» **WORK REQUIRED**:
Copy whichever lines contain the string "Write".

» **EXERCISE INPUTS**:

────────────────

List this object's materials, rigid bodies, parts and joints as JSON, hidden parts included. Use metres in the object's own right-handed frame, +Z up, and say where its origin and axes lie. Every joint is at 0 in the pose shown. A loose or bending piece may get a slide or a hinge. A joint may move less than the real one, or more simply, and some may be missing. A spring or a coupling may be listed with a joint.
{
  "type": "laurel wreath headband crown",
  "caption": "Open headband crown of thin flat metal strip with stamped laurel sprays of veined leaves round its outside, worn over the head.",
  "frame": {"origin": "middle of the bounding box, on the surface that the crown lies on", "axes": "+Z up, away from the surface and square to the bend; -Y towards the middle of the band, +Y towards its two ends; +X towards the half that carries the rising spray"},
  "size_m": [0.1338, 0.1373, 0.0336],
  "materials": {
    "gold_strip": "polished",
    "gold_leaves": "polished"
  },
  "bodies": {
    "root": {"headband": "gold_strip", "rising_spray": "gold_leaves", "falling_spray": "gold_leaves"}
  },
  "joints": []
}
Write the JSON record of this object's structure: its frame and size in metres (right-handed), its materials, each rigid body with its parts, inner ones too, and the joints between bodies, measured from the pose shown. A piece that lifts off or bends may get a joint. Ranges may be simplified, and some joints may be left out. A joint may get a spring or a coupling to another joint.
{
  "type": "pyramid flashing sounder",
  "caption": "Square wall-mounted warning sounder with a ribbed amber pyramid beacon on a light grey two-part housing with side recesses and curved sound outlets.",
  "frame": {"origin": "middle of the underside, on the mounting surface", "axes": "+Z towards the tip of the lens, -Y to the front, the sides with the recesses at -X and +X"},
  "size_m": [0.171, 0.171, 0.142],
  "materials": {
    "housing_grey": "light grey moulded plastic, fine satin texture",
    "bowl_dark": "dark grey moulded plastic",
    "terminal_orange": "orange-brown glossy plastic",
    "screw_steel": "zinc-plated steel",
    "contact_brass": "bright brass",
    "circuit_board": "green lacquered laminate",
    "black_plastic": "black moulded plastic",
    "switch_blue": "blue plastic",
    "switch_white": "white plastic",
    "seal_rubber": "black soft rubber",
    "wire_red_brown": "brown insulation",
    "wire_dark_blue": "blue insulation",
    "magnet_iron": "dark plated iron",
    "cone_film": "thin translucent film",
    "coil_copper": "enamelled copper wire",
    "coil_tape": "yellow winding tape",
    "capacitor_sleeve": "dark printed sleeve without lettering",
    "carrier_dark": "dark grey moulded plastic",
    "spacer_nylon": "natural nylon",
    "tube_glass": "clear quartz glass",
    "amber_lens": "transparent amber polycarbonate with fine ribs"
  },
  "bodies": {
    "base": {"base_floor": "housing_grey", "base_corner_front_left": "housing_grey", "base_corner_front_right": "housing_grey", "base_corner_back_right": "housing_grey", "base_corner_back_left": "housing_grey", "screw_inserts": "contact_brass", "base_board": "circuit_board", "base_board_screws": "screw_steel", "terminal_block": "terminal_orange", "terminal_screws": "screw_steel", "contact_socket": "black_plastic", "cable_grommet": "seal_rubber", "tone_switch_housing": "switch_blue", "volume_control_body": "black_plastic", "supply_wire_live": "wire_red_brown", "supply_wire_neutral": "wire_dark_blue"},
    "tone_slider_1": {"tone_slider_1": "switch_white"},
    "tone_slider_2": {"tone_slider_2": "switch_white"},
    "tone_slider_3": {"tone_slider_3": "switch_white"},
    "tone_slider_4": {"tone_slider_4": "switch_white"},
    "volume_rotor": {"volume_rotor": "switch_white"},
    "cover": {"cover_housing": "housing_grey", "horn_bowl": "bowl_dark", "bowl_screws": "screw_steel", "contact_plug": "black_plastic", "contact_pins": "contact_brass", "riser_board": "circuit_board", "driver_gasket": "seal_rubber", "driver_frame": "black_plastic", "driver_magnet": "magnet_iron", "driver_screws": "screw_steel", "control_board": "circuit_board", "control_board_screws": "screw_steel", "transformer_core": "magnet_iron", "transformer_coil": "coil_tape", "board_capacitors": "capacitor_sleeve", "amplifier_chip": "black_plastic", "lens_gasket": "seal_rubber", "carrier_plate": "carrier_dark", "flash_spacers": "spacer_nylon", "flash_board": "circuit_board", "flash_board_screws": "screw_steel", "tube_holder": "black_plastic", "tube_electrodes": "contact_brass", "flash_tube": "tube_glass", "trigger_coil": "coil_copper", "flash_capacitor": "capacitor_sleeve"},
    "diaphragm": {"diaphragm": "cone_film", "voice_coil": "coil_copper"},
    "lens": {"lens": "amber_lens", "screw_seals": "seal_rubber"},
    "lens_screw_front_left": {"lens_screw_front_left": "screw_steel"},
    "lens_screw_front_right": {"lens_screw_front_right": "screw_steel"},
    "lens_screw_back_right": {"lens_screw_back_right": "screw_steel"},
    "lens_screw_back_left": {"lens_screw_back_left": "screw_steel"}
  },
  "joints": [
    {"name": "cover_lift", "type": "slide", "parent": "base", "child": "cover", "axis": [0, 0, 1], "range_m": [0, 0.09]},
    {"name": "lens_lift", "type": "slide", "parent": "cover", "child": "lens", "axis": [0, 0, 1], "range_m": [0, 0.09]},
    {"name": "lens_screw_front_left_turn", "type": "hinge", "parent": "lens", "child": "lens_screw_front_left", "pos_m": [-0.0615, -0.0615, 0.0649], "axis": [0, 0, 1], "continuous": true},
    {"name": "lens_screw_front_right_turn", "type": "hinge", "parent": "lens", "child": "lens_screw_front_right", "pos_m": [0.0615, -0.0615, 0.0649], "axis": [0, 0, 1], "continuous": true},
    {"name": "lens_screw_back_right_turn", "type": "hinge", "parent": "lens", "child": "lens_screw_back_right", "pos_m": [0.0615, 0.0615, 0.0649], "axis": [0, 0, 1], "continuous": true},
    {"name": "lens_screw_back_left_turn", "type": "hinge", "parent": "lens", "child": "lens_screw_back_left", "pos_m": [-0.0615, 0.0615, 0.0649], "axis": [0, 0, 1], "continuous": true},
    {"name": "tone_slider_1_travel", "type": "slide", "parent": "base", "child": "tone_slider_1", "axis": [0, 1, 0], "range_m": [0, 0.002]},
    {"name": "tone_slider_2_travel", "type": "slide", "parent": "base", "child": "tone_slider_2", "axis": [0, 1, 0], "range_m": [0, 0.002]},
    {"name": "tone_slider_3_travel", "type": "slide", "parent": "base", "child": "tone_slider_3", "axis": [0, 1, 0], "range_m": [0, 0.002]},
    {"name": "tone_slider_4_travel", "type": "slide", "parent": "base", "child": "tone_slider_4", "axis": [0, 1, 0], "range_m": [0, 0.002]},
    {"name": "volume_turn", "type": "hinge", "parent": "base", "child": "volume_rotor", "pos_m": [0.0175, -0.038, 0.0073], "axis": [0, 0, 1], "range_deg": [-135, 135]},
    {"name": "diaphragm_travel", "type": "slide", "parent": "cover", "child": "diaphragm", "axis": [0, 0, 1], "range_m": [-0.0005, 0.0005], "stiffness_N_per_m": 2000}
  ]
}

────────────────

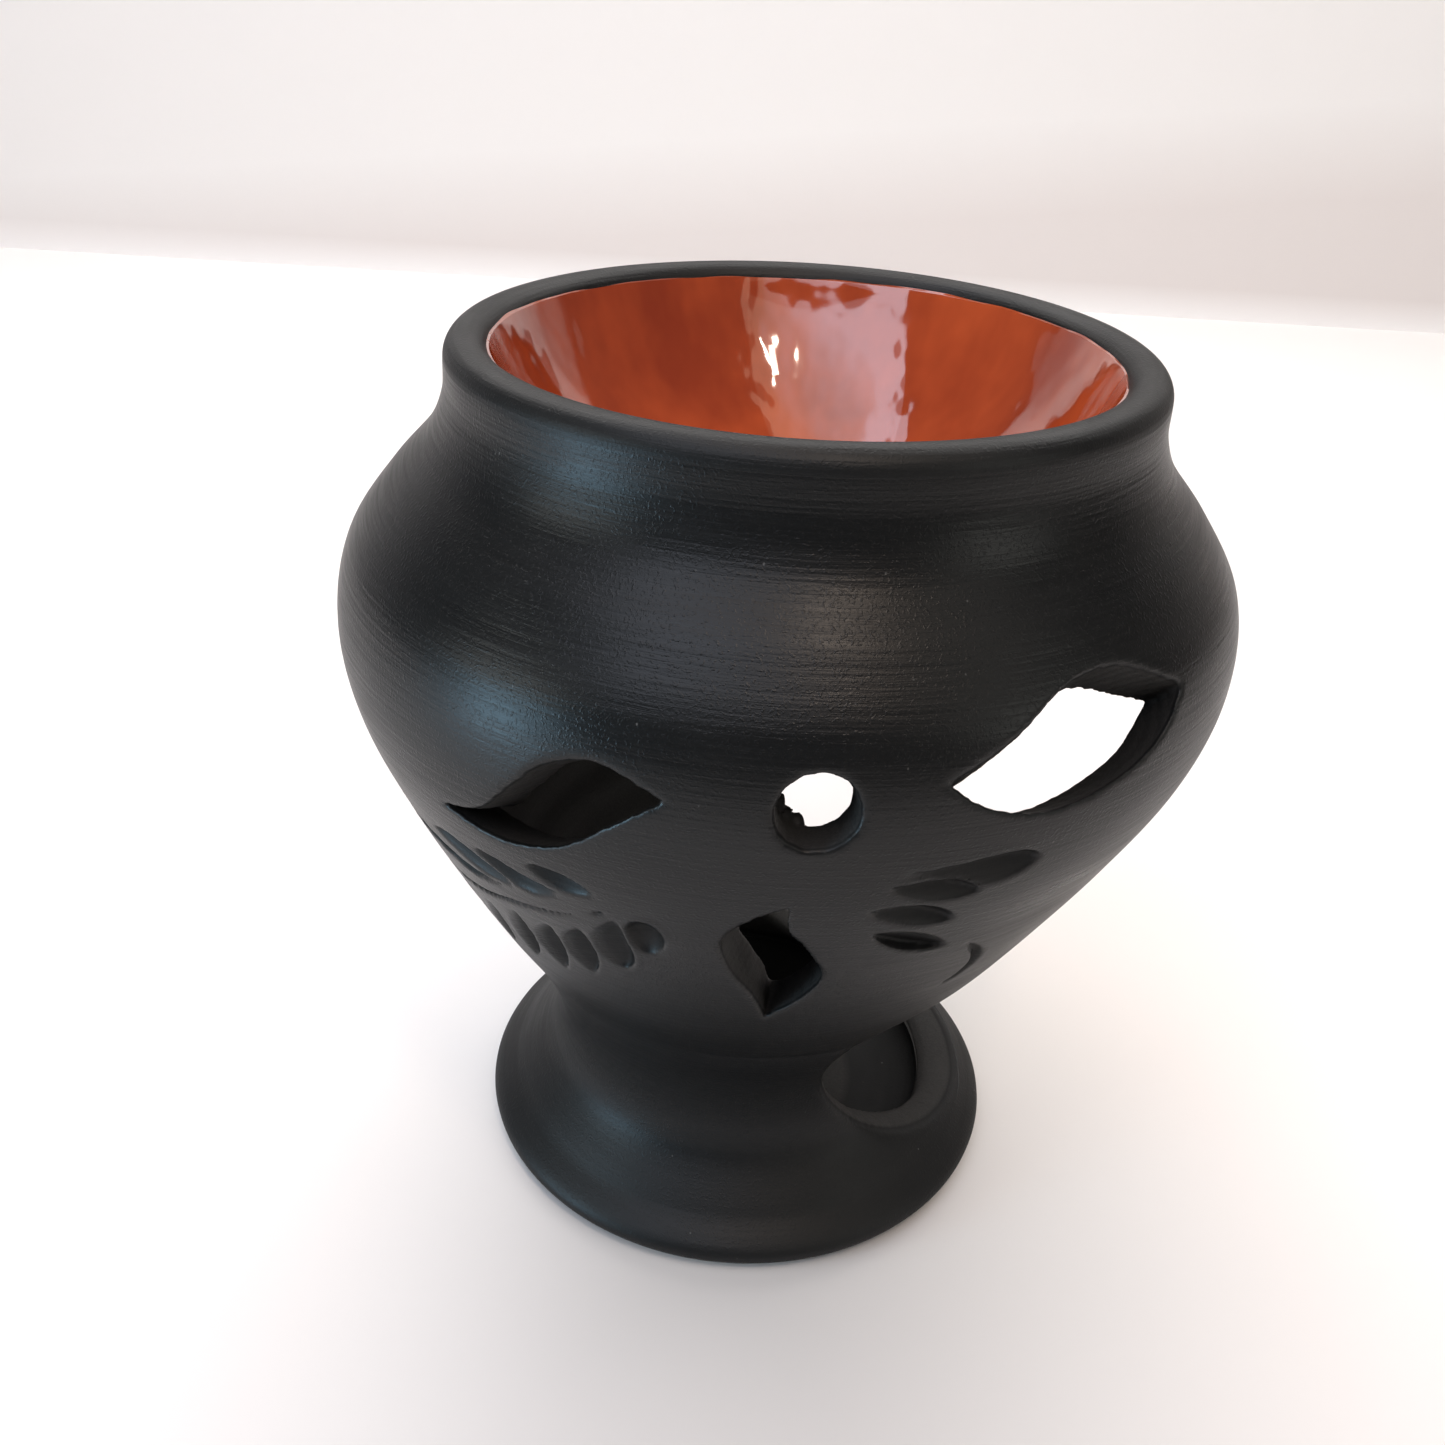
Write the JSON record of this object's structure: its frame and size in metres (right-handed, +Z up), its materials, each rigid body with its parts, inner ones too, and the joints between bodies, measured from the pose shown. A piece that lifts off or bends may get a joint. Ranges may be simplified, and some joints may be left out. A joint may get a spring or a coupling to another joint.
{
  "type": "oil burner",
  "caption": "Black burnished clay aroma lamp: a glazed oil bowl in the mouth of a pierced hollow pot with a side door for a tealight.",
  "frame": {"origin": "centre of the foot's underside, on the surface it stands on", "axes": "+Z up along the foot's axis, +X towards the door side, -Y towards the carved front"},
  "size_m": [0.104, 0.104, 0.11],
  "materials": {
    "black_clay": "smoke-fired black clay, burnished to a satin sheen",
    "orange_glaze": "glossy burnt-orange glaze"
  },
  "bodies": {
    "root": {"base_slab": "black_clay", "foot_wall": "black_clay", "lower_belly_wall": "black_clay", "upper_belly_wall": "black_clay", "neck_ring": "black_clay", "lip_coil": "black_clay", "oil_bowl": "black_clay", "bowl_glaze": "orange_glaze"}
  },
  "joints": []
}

────────────────

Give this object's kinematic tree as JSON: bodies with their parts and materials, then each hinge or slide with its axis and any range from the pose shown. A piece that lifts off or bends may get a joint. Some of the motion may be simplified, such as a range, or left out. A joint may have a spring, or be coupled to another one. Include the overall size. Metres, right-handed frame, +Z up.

────────────────

» **RESULT OF THE TASK**:
Write the JSON record of this object's structure: its frame and size in metres (right-handed), its materials, each rigid body with its parts, inner ones too, and the joints between bodies, measured from the pose shown. A piece that lifts off or bends may get a joint. Ranges may be simplified, and some joints may be left out. A joint may get a spring or a coupling to another joint.
Write the JSON record of this object's structure: its frame and size in metres (right-handed, +Z up), its materials, each rigid body with its parts, inner ones too, and the joints between bodies, measured from the pose shown. A piece that lifts off or bends may get a joint. Ranges may be simplified, and some joints may be left out. A joint may get a spring or a coupling to another joint.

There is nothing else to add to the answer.